Giant clams improve solar cells & colour displays
Researchers from the University of California, Santa Barbara have discovered that some species of giant clams produce their white coloration much like the displays used in televisions and smartphones do – by combining red, green and blue light. The new findings, published in The Optical Society’s high impact journal Optica, could help improve solar cell efficiency and offer a bio-inspired route to a new type of colour displays.
Giant clams are native to coral reefs of the Pacific and Indian Oceans and can live up to 100 years in the wild. Despite living in nutrient-poor water, they can grow up to 47" long thanks to symbiotic photosynthetic algae living inside the clam’s shell. In this mutually beneficial relationship, the clams take in carbohydrates produced by photosynthesis while the clam’s nitrogen-rich waste provides nutrients to the algae.
The focus of the new study lies at the interface between the clams and their algal partners, in a collection of iridescent cells clams produce just inside the edge of their shells. These cells create a dazzling array of colours including blues, greens, golds and, more rarely, white.
“We are studying the clams to see how their iridescent cells interact with the algae to enhance photosynthesis,” said Amitabh Ghoshal, a postdoctoral fellow, University of California, Santa Barbara, California, USA, and the study’s first author. “Like solar cells, photosynthesis involves converting light into energy. As we expand our understanding of the clam’s system for light collection, we can take the lessons from it to create solar cells that more efficiently convert light to energy.”
The research team is systematically studying each colour produced by the clams to gain a detailed understanding of the biological significance and mechanisms involved in producing the colour. To study the somewhat rare white colouration, the researchers purchased live Tridacna maxima and Tridacna derasa clams that were either farm-raised or responsibly harvested.
The researchers were surprised to find that the two species of giant clams used different methods for mixing colours to produce white. White in the Tridacna maxima clam comes from tight clusters of differently coloured iridescent cells while Tridacna derasa has multicoloured individual cells that appear white on a macroscopic scale.
“As far as we know, there is no reason or advantage to having differently coloured separate cells compared to individual cells with multiple colours in them,” said Ghoshal. “It is possible that one species has the genetic tools for one configuration and the other species has the tools to make the other configuration but we don’t know that yet.”
Although accomplished in different ways, both clam species create white by mixing clusters of colours much like the electronic displays found in televisions, smartphones and electronic billboards mix red, blue, and green pixels to make white. However, most of today’s displays must generate light using LEDs or another light source while the clams require only sunlight. The clam’s iridescent cells contain tiny multi-layer structures of proteins that act like mirrors to reflect various wavelengths of light to produce the colours.

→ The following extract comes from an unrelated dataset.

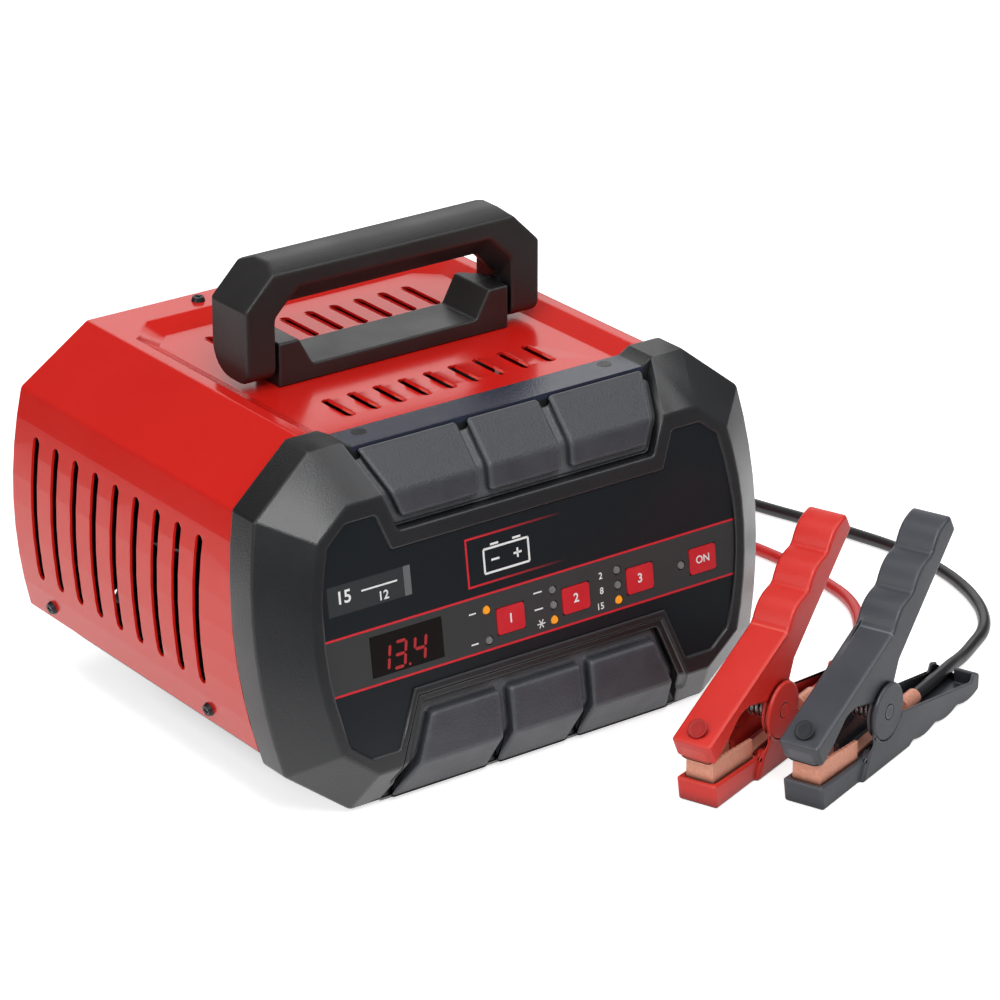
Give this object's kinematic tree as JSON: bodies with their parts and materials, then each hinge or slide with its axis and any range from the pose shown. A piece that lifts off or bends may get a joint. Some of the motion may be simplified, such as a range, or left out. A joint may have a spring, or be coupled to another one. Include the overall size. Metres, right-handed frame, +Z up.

“If we could create and control structures similar to those that generate colour in the clams, it might be possible to build colour-reflective displays that work with ambient light sources such as sunlight or normal indoor lighting,” said Ghoshal. “Producing colour the way giant clams do could lead to smartphone, tablet and TV screens that use less power and are easier on the eyes.”
The researchers studied the clams using a combination of microscopy and spectroscopy techniques to precisely measure the colour and amount of reflected light coming from individual cells. With this information, they could figure out whether a region of a clam that appeared bright white, for example, resulted from a few highly reflective cells or a great number of less reflective cells. To accomplish spectroscopic analysis at cellular and subcellular scales, the researchers used a high-resolution microspectrophotometer, which they constructed for their previous study of reflective structures in squid skin cells.
“It is difficult to acquire individual spectra from a small cell that shows multiple reflective colours,” said Ghoshal. “It took a lot of patience and trying different things.”
The researchers are now trying to build solar cells with structures similar to those found in the clams to see whether it might be possible to increase the efficiency of synthetic solar cells. “If we could use what we learned from the clams to build a very efficient distributed light-gathering system, then we could use that to make more efficient, 3D solar cells that require less area than our present roof-top and land-based solar farms,” said Ghoshal.